Quant à votre question sur d’éventuelles mesures disciplinaires, tout dépend bien entendu de la nature et de la sévérité de l’abus et des circonstances de la cause. Mais, pour autant que l’abus soit établi et imputable en droit, il peut donner lieu à l’une des sanctions disciplinaires les plus lourdes, à savoir la démission d’office.
Enfin, je n’ai pas d’information concernant des mesures de rétorsion qui auraient été prises à l’encontre de lanceurs d’alerte au sein de la police ou concernant la protection éventuelle d’auteurs potentiels. Au contraire, certains dossiers plaident pour la thèse inverse. Je ne vois pas la nécessité d’établir une ligne verte supplémentaire, puisque les organes de contrôle en place, tant l’AIG que le ComitéP, peuvent déjà légalement traiter les dénonciations anonymes et sont en outre tenus de garantir l’anonymat sollicité.

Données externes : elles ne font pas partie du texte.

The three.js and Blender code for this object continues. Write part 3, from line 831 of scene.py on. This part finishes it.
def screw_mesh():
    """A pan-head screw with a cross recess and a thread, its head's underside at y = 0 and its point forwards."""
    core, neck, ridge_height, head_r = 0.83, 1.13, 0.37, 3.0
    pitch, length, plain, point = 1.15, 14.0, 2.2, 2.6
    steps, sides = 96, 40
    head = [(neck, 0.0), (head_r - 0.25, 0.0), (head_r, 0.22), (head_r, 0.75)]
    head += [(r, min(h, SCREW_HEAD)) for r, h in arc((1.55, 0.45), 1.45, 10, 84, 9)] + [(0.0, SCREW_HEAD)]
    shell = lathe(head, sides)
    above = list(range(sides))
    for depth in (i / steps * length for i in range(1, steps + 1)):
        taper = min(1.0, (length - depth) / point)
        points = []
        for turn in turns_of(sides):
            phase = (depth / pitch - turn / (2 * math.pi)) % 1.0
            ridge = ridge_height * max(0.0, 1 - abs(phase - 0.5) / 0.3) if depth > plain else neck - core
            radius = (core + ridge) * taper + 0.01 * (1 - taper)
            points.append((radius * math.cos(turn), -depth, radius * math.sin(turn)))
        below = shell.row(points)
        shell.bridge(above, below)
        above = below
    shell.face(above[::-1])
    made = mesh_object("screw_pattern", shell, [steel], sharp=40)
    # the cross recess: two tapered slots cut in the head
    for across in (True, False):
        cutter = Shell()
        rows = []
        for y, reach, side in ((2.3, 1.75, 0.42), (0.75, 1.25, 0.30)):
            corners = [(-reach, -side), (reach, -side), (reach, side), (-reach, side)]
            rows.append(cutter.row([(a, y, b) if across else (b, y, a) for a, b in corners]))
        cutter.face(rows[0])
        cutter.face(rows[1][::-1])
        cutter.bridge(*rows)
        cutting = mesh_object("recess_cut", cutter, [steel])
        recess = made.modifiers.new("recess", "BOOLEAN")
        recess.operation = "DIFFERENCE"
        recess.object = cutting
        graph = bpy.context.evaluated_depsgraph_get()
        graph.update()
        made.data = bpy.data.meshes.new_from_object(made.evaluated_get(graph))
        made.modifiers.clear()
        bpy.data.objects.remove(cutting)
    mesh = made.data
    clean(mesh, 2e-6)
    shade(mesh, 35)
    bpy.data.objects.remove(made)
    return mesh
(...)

Madame Chanson, pour ce qui concerne votre question relative au service de confiance et d’écoute, je vous renvoie à mes réponses en commission du 24février dernier à la question parlementaire n°55014488C de M.Aousti portant sur le même objet.

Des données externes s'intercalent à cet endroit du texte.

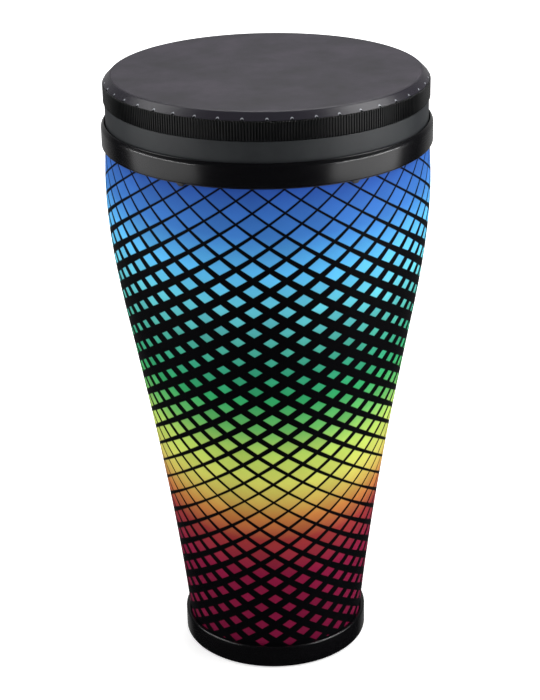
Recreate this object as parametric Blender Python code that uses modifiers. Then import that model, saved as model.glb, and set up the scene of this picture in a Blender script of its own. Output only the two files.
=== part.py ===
import math

import bmesh
import bpy
from mathutils import Matrix

# Timbal drum with a pre-tuned head that locks on with a six-lug twist collar.
# Metres, +Z up, origin under the middle of the foot, at the height it stands on.
# Radii are named ..._radius and are measured from the drum's axis.

# Shell outline, measured on the print. A flare is the radius gained per unit of height.
shell_height = 0.5404
foot_radius = 0.0891
foot_flare = 0.0872
belly_radius = 0.1588
belly_drop = 0.0404
shoulder_length = 0.1568
shoulder_draw_in = 0.0196
waist_flare = 0.1902
top_draw_in = 0.0016
top_flare = -0.0600
shell_wall = 0.0050
wrap_thickness = 0.0006

# Foot
foot_ring_height = 0.0237
foot_ring_wall = 0.0043
foot_ring_base = 0.0051
foot_ring_leg = 0.0034
foot_leg_height = 0.0103
foot_ring_corner = 0.0010
tread_width = 0.0060
tread_depth = 0.0024
tread_proud = 0.0006

# Neck ring, glued on the shell's top edge
neck_setback = 0.0025
neck_leg = 0.0030
neck_leg_depth = 0.0100
neck_ledge = 0.0033
lip_thickness = 0.0012
lip_overhang = 0.0009
tongue_width = 0.0070
tongue_drop = 0.0023
tongue_thickness = 0.0010

# Twist collar, the flat ring that keeps it on the neck, and the head's rubber seat
collar_height = 0.0226
collar_wall = 0.0025
collar_corner = 0.0006
collar_bevel_width = 0.0023
collar_bevel_height = 0.0038
collar_flange = 0.0048
retainer_overhang = 0.0032
retainer_thickness = 0.0020
gasket_width = 0.0038
gasket_thickness = 0.0020

# Screws that hold the flat ring down
screw_count = 6
screw_head_radius = 0.0023
screw_shank_radius = 0.0012
screw_length = 0.0095

# Bayonet lock. A stop block beside each collar lug meets a head lug at both ends of the turn.
lug_count = 6
head_lug_degrees = 22.0
head_lug_reach = 0.0034
head_lug_thickness = 0.0036
collar_lug_degrees = 26.0
collar_lug_thickness = 0.0038
collar_lug_ramp = 0.0009
stop_degrees = 4.0

# Head
spigot_setback = 0.0010
spigot_wall = 0.0058
head_shoulder_width = 0.0031
head_ring_show = 0.0195
head_ring_shelf = 0.0060
locating_lip_height = 0.0080
locating_lip_thickness = 0.0030
hoop_crown_setback = 0.0040
band_overhang = 0.0013
band_height = 0.0185
band_wall = 0.0016
rib_count = 360
rib_depth = 0.0008
tension_hoop_width = 0.0034
tension_hoop_height = 0.0120
bearing_setback = 0.0064
bearing_crown = 0.0015
skirt_drop = 0.0069
film_thickness = 0.0005
notch_count = 44
notch_width = 0.0028
notch_height = 0.0014

# Clearances: pieces that touch, pieces that turn, and a hole round its screw
seat_gap = 0.0003
turn_gap = 0.0006
hole_gap = 0.0003

# How finely round forms are divided
segments = 48
screw_segments = 10
bend_points = 4
lug_segments = 4
foot_parts = 3
shoulder_parts = 4

# Knots of the outline
belly_height = shell_height - belly_drop
waist_height = belly_height - shoulder_length
waist_radius = belly_radius - shoulder_draw_in
shell_top_radius = belly_radius - top_draw_in

# Heights, stacked from the print's upper edge
lip_under = shell_height
lip_top = lip_under + lip_thickness
ledge_under = lip_under - neck_ledge
collar_base = lip_top + seat_gap
collar_top = collar_base + collar_height
flange_top = collar_base + collar_flange
retainer_base = flange_top + turn_gap
neck_top = retainer_base - seat_gap
retainer_top = retainer_base + retainer_thickness
gasket_base = retainer_top + seat_gap
gasket_top = gasket_base + gasket_thickness
head_base = gasket_top + seat_gap
head_lug_base = head_base + seat_gap
head_lug_top = head_lug_base + head_lug_thickness
collar_lug_base = head_lug_top + turn_gap
collar_lug_top = collar_lug_base + collar_lug_thickness
head_shoulder = collar_lug_top + turn_gap
head_ring_top = collar_top + head_ring_show
band_base = head_ring_top + seat_gap
band_top = band_base + band_height
film_edge = band_top + seat_gap
drum_height = film_edge + skirt_drop


def round_clear(radius):
    """Radius of a faceted bore whose flats clear a faceted piece that turns in it."""
    return radius / math.cos(math.pi / segments) + turn_gap


# Radii, worked out from the shell's top edge
shell_edge_radius = shell_top_radius - wrap_thickness - seat_gap
lip_radius = shell_top_radius + lip_overhang
neck_radius = shell_edge_radius - neck_setback
neck_bore_radius = shell_edge_radius - shell_wall - seat_gap - neck_leg
screw_circle_radius = (neck_radius + neck_bore_radius) / 2
spigot_radius = neck_radius - spigot_setback
spigot_bore_radius = spigot_radius - spigot_wall
gasket_middle_radius = spigot_radius - spigot_wall / 2
head_lug_radius = spigot_radius + head_lug_reach
head_ring_radius = spigot_radius + head_shoulder_width
retainer_radius = neck_radius + retainer_overhang
collar_lug_radius = round_clear(spigot_radius)
collar_mouth_radius = round_clear(max(head_lug_radius, head_ring_radius))
collar_groove_radius = max(round_clear(retainer_radius), collar_mouth_radius + seat_gap)
collar_radius = collar_groove_radius + collar_wall
bearing_radius = head_ring_radius - bearing_setback
band_radius = head_ring_radius + band_overhang
head_hoop_radius = band_radius - band_wall - seat_gap
head_hoop_bore_radius = bearing_radius - hoop_crown_setback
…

Je vous confirme que des policiers ont déjà eu recours à ce service d’intégrité et que le système de signalement interne est en cours de développement. Cependant, je ne dispose pas encore des premières conclusions. Il me semble donc trop tôt pour décréter que ce système de signalement interne est inefficace.
Outre cette composante interne, la loi prévoit une composante externe, notamment le ComitéP, à laquelle les membres du personnel qui ne souhaitent pas procéder à une dénonciation en interne peuvent s’adresser.

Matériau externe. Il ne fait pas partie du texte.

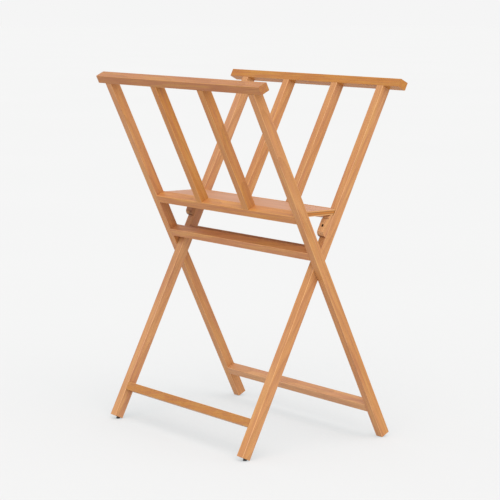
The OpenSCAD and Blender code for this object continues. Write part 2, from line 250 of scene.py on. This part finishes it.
def own_space(t, turn, centre, shift, slant):
    """Object coordinates and normal turned into a piece's own directions, with Z near its grain.

    slant is the angle at which the grain runs out of the piece's face.
    """
    source = t.node("ShaderNodeTexCoord").outputs
    grain = Euler((slant, 0.6 * slant, 0)).to_matrix() @ turn.to_matrix()
    place = t.node("ShaderNodeMapping", vector_type="POINT")
    place.inputs["Rotation"].default_value = grain.to_euler()
    place.inputs["Location"].default_value = shift - (grain @ centre)
    t.put(place.inputs["Vector"], source["Object"])
    face = t.node("ShaderNodeMapping", vector_type="VECTOR")
    face.inputs["Rotation"].default_value = turn
    t.put(face.inputs["Vector"], source["Normal"])
    return place.outputs[0], face.outputs[0]


# The board each piece was cut from: how pink, how light, the slope of its grain, how rich in colour;
# the blocks' lightness also holds painted shade on the left one and painted light on the right one
BOARD_TONE_AND_PAINTED_LIGHT = {
    "outer_top_rail": (1.6, 0.94, 0.01, 1.03),
    "inner_top_rail": (0.3, 0.96, 0.01, 1.06),
    "inner_foot_stretcher": (0.2, 0.91, 0.16, 1.03),
    "outer_foot_stretcher": (0.6, 1.12, 0.01, 0.91),
    "outer_lower_crossbar": (2.0, 1.13, 0.02, 1.00),
    "inner_lower_crossbar": (1.6, 0.92, 0.02, 1.00),
    "outer_shelf_crossbar": (0.5, 1.09, 0.01, 1.02),
    "outer_slat_left": (0.35, 1.01, 0.01, 1.03),
    "outer_slat_right": (0.5, 1.02, 0.004, 1.02),
    "inner_slat_right": (0.2, 1.12, 0.01, 0.95),
    "inner_leg_left": (0.5, 1.13, 0.01, 0.93),
    "inner_leg_right": (0.2, 1.13, 0.02, 0.95),
    "outer_leg_left": (0.4, 1.09, 0.01, 0.97),
    "outer_leg_right": (0.35, 1.09, 0.01, 0.97),
    # The left block is made darker as painted shade, and the right one lighter as painted light
    "rest_block_left": (1.4, 0.90, 0.05, 1.00),
    "rest_block_right": (0.4, 1.17, 0.05, 0.93),
}


def board(name, number):
    """A piece's own board; those not in BOARD_TONE_AND_PAINTED_LIGHT differ by a rule."""
    plain = (0.4 + 0.4 * math.sin(1.7 * number), 1.12, 0.015 * math.cos(2.9 * number), 0.97)
    return BOARD_TONE_AND_PAINTED_LIGHT.get(name, plain)


def beech(name, wood, turn, centre, number):
    """Oiled beech for one piece, cut from its own place in the log."""
    made, t, shader = surface(f"beech_{name}")
    place = Vector((0.011 * math.sin(3.1 * number), 0.012 * math.cos(2.3 * number), 0.37 * number))
    pink, light, slant, rich = board(name, number)
    p, normal = own_space(t, turn, centre, place, slant)
    piece = t.node("ShaderNodeGroup", node_tree=wood)
    t.put(piece.inputs["Vector"], p)
    t.put(piece.inputs["Normal"], normal)
    piece.inputs["Pink"].default_value = pink
    piece.inputs["Light"].default_value = light
    piece.inputs["Rich"].default_value = rich
    # The blocks' end faces are darkened, partly as real end grain and partly as painted shade at their tops
    # under the shelf and on their rounded bottoms; the right block's front face is lightened as painted
    # light
    piece.inputs["End"].default_value = 0.95 if "block" in name else 0.0
    piece.inputs["Front_Painted_Light"].default_value = 0.45 if "block_right" in name else 0.0
    t.put(shader["Base Color"], piece.outputs["Color"])
    t.put(shader["Roughness"], piece.outputs["Roughness"])
    t.put(shader["Normal"], bump(t, piece.outputs["Height"], 0.3, 0.00006))
    shader["Coat Weight"].default_value = 0.03
    shader["Coat Roughness"].default_value = 0.32
    shader["IOR"].default_value = 1.36
    return made


# ---------------------------------------------------------------- plywood

LIGHT_LAYER, GLUE, CORE = rgb(0.66, 0.325, 0.112), rgb(0.16, 0.055, 0.014), rgb(0.54, 0.192, 0.028)
LAYERS = (  # depth below the top as a share of the thickness, and the colour there
    (0.0, LIGHT_LAYER), (0.22, LIGHT_LAYER), (0.26, GLUE), (0.32, GLUE), (0.36, CORE), (0.52, CORE),
    (0.55, GLUE), (0.57, CORE), (0.70, CORE), (0.73, GLUE), (0.77, GLUE), (0.81, LIGHT_LAYER),
)


def layered_edge(t, p, top, bottom):
    """The layers and glue lines that an edge shows, from the height of a point of it."""
    depth = t.node("ShaderNodeMapRange")
    t.put(depth.inputs["Value"], t.split(p)[2])
    depth.inputs["From Min"].default_value = top
    depth.inputs["From Max"].default_value = bottom
    layers = t.node("ShaderNodeValToRGB")
    t.put(layers.inputs[0], depth.outputs[0])
    stops = layers.color_ramp.elements
    while len(stops) < len(LAYERS):
        stops.new(0.5)
    for stop, (place, colour) in zip(stops, LAYERS):
        stop.position = place
        stop.color = colour
    return layers.outputs[0]


def plywood(name, node):
    """Pinkish face veneers over a layered core, which shows on every edge; the grain runs along X."""
    lo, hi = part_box(node)
    made, t, shader = surface(name)
    source = t.node("ShaderNodeTexCoord").outputs
    p = source["Object"]
    grain = t.noise(t.scaled(p, (14, 620, 620)), detail=3, rough=0.6)
    figure = t.ramp(t.noise(t.scaled(p, (2.4, 42, 42)), detail=3), 0.35, 0.68)
    veneer = t.mix(figure, rgb(0.490, 0.238, 0.132), rgb(0.555, 0.274, 0.150))
    veneer = t.mix(t.math("MULTIPLY", t.ramp(grain, 0.45, 0.75), 0.35), veneer, rgb(0.36, 0.17, 0.095))
    saw = t.noise(t.scaled(p, (900, 900, 900)), detail=2)
    edge = layered_edge(t, p, hi.z, lo.z)
    edge = t.mix(t.math("MULTIPLY", t.ramp(saw, 0.4, 0.8), 0.3), edge, rgb(0.24, 0.10, 0.04))
    face = t.ramp(t.math("ABSOLUTE", t.split(source["Normal"])[2]), 0.8, 0.95)
    t.put(shader["Base Color"], t.mix(face, edge, veneer))
    t.put(shader["Roughness"], t.math("MULTIPLY_ADD", grain, 0.2, 0.44))
    t.put(shader["Normal"], bump(t, t.math("MULTIPLY_ADD", saw, 0.3, grain), 0.25, 0.00003))
    shader["Coat Weight"].default_value = 0.03
    shader["Coat Roughness"].default_value = 0.4
    shader["IOR"].default_value = 1.40
    return made


# ---------------------------------------------------------------- plastic and metal


def moulded_plastic(name):
    """Black plastic with a fine spark-eroded texture, scuffed grey."""
    made, t, shader = surface(name)
    p = t.node("ShaderNodeTexCoord").outputs["Object"]
    spark = t.noise(t.scaled(p, (2600, 2600, 2600)), detail=2)
    scuff = t.ramp(t.noise(t.scaled(p, (240, 240, 420)), detail=4), 0.45, 0.75)
    colour = t.mix(t.math("MULTIPLY", scuff, 0.5), rgb(0.018, 0.017, 0.016), rgb(0.075, 0.070, 0.066))
    t.put(shader["Base Color"], colour)
    t.put(shader["Roughness"], t.math("MULTIPLY_ADD", scuff, 0.25, 0.42))
    t.put(shader["Normal"], bump(t, t.math("ADD", spark, scuff), 0.35, 0.00012))
    return made


def metal(name, colour, stain, brush, rough, polish):
    """Plated or browned steel with rolling lines along X, dull patches and small stains."""
    made, t, shader = surface(name)
    p = t.node("ShaderNodeTexCoord").outputs["Object"]
    lines = t.noise(t.scaled(p, brush), detail=3)
    patch = t.ramp(t.noise(t.scaled(p, (150, 150, 150)), detail=4), 0.42, 0.72)
    spots = t.ramp(t.noise(t.scaled(p, (900, 900, 900)), detail=3), 0.58, 0.78)
    base = t.mix(t.math("MULTIPLY", patch, 0.55), colour, stain)
    base = t.mix(t.math("MULTIPLY", lines, 0.25), base, polish)
    t.put(shader["Base Color"], t.mix(t.math("MULTIPLY", spots, 0.5), base, stain))
    shader["Metallic"].default_value = 1.0
    t.put(shader["Roughness"], t.math("MULTIPLY_ADD", patch, 0.18, rough))
    t.put(shader["Normal"], bump(t, t.math("ADD", lines, spots), 0.25, 0.0001))
    return made


def bare_dowel(name):
    """Beech without oil."""
    made, t, shader = surface(name)
    p = t.node("ShaderNodeTexCoord").outputs["Object"]
    grain = t.noise(t.scaled(p, (300, 300, 300)), detail=4)
    t.put(shader["Base Color"], t.mix(t.ramp(grain, 0.3, 0.7), rgb(0.70, 0.47, 0.26), rgb(0.55, 0.34, 0.17)))
    t.put(shader["Roughness"], t.math("MULTIPLY_ADD", grain, 0.2, 0.55))
    t.put(shader["Normal"], bump(t, grain, 0.3, 0.0002))
    return made


# ---------------------------------------------------------------- putting the looks on


def dress(node, material):
    """Gives all of a CAD node's slots one material; its mesh is left as it is."""
    for slot in frame["nodes"][node].material_slots:
        slot.material = material


def soften(node, width=0.0005):
    """A small bevel on the sawn ends, shaded smoothly."""
    made = frame["nodes"][node].modifiers.new("soft_edges", "BEVEL")
    made.width = width
    made.segments = 2
    made.limit_method = "ANGLE"
    made.angle_limit = math.radians(50)
    made.use_clamp_overlap = True
    made.harden_normals = False


UPRIGHT = ("leg_left", "leg_right", "slat_left", "slat_right")
ACROSS = ("top_rail", "shelf_crossbar", "lower_crossbar", "foot_stretcher")


def dress_wood():
    """The bars of both frames and the two blocks, with the grain along each piece."""
    wood = wood_group()
    number = 0
    for side in ("outer", "inner"):
        tilt = frame_tilt(side)
        for part in UPRIGHT + ACROSS:
            number += 1
            turn = Euler((-tilt, 0 if part in UPRIGHT else math.radians(-90), 0))
            node = f"{side}_{part}"
            dress(node, beech(node, wood, turn, middle(node), number))
            soften(node)
    tilt = frame_tilt("inner")
    for node in ("rest_block_left", "rest_block_right"):
        number += 1
        dress(node, beech(node, wood, Euler((-tilt, 0, 0)), middle(node), number))
        soften(node, 0.0004)


def dress_rest():
    """The shelf, and the metal, plastic and dowels by the record's material slots."""
    dress("shelf_board", plywood("plywood_board", "shelf_board"))
    soften("shelf_board", 0.0006)
    zinc, haze, bright = rgb(0.62, 0.60, 0.56), rgb(0.36, 0.33, 0.29), rgb(0.78, 0.76, 0.72)
    brown, soot, rubbed_and_front_light = rgb(0.055, 0.045, 0.037), rgb(0.028, 0.023, 0.019), rgb(0.13, 0.11, 0.095)
    plated = metal("zinc_plate", zinc, haze, (60, 900, 900), 0.30, bright)
    leaf = metal("hinge_leaf", zinc, haze, (35, 1400, 1400), 0.34, bright)
    dark = metal("browned_steel", brown, soot, (60, 900, 900), 0.38, rubbed_and_front_light)
    plastic, dowel = moulded_plastic("black_plastic"), bare_dowel("bare_dowel")
    looks = {"hinge_steel": leaf, "zinc_steel": plated, "dark_steel": dark,
             "glide_plastic": plastic, "dowel_beech": dowel}
    for part in record["subparts"]:
        if part["material_slot"] in looks:
            dress(part["node"], looks[part["material_slot"]])


# ---------------------------------------------------------------- studio

FLOOR_REACH = 60  # from the middle to each side of the floor


def studio_floor():
    """A wide pale sweep that glows a little, as a lit table does, so that shadows stay faint.

    The paper is warm and its glow cool: together they are white, and the shade, warmed by the wood, is grey.
    """
    mesh = bpy.data.meshes.new("floor")
    corners = [(x * FLOOR_REACH, y * FLOOR_REACH, 0) for x, y in ((-1, -1), (1, -1), (1, 1), (-1, 1))]
    mesh.from_pydata(corners, [], [(0, 1, 2, 3)])
    floor = bpy.data.objects.new("studio_floor", mesh)
    bpy.context.scene.collection.objects.link(floor)
    made, t, shader = surface("studio_paper")
    p = t.node("ShaderNodeTexCoord").outputs["Object"]
    tone = t.noise(p, scale=0.6, detail=1)
    t.put(shader["Base Color"], t.mix(tone, rgb(0.420, 0.346, 0.318), rgb(0.430, 0.356, 0.328)))
    shader["Roughness"].default_value = 0.95
    shader["Specular IOR Level"].default_value = 0.0
    shader["Emission Color"].default_value = rgb(0.768, 1, 1.082)
    shader["Emission Strength"].default_value = 0.44
    mesh.materials.append(made)


def soft_sun(name, toward, spread, strength):
    """A far, very large lamp; toward points from the object to the lamp."""
    data = bpy.data.lights.new(name, "SUN")
    data.angle = math.radians(spread)
    data.energy = strength
    lamp = bpy.data.objects.new(name, data)
    lamp.location = Vector(toward) * 5
    lamp.rotation_euler = Vector(toward).to_track_quat("Z", "Y").to_euler()
    bpy.context.scene.collection.objects.link(lamp)


def studio_light():
    """An even white surround and one large soft lamp from the right and above."""
    world = bpy.data.worlds.new("studio")
    world.use_nodes = True
    back = world.node_tree.nodes["Background"].inputs
    back["Color"].default_value = rgb(0.913, 0.913, 0.913)
    back["Strength"].default_value = 1.0
    bpy.context.scene.world = world
    soft_sun("key", (0.515, -0.288, 0.806), 75, 1.75)
    bpy.context.scene.view_settings.view_transform = "Standard"


def camera():
    """A long lens on the rack's near right corner, looking a little down."""
    data = bpy.data.cameras.new("camera")
    data.lens = 124.3
    data.sensor_width = 36
    down, round_z, roll = math.radians(8.18), math.radians(50.70), math.radians(0.67)
    aim = Euler((math.pi / 2 - down, 0, round_z)).to_matrix().to_4x4()
    made = bpy.data.objects.new("camera", data)
    place = Matrix.Translation((3.5452, -2.8889, 1.1407))
    made.matrix_world = place @ aim @ Matrix.Rotation(roll, 4, "Z")
    bpy.context.scene.collection.objects.link(made)
    bpy.context.scene.camera = made


camera()
dress_wood()
dress_rest()
studio_floor()
studio_light()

La durée des procédures internes dépend des délais légaux établis pour chacune de ces procédures. Elles sont susceptibles d’être allongées en fonction des recours introduits par les personnes concernées ainsi que des devoirs à réaliser. Il en va de même pour ce qui concerne les procédures pénales auprès des organes de contrôle. Pour le reste, je vous renvoie vers ces instances.
Pour ce qui concerne l’état d’avancement de la révision de l’arrêté royal du 9octobre2014, un groupe de travail issu du SPFBOSA auquel participe la police fédérale a terminé la version néerlandaise. Il est ici question à la fois d’une version consolidée et d’une version modifiée. Ces textes sont actuellement soumis à la hiérarchie du SPFBOSA. Ils seront probablement transmis à l’Inspection des finances à la mi-mai.
Les membres du personnel de la police fédérale peuvent déjà signaler une atteinte suspectée à l’intégrité au service Intégrité. Ce service invite le membre du personnel à participer à un entretien pour discuter de la situation des possibilités du signaleur. L’une de ces possibilités est une dénonciation à la composante externe qui peut offrir, au signaleur, une protection contre des représailles, si nécessaire.
À l’avenir le service Intégrité mettra en place un réseau de personnes de confiance d’intégrité au sein de la police fédérale afin de développer davantage la composante interne du système de dénonciation.
Il n’entre pas dans les missions du service Stressteam d’intervenir dans une quelconque procédure interne ou externe de la police. Ces intervenants accompagnent et orientent les membres du personnel qui entameraient des démarches, mais celles-ci ne dépendent pas d’eux. À l’heure actuelle, il n’est pas question d’augmenter le cadre de ce service Stressteam de la police fédérale, mais bien de garantir que le cadre actuel soit complet.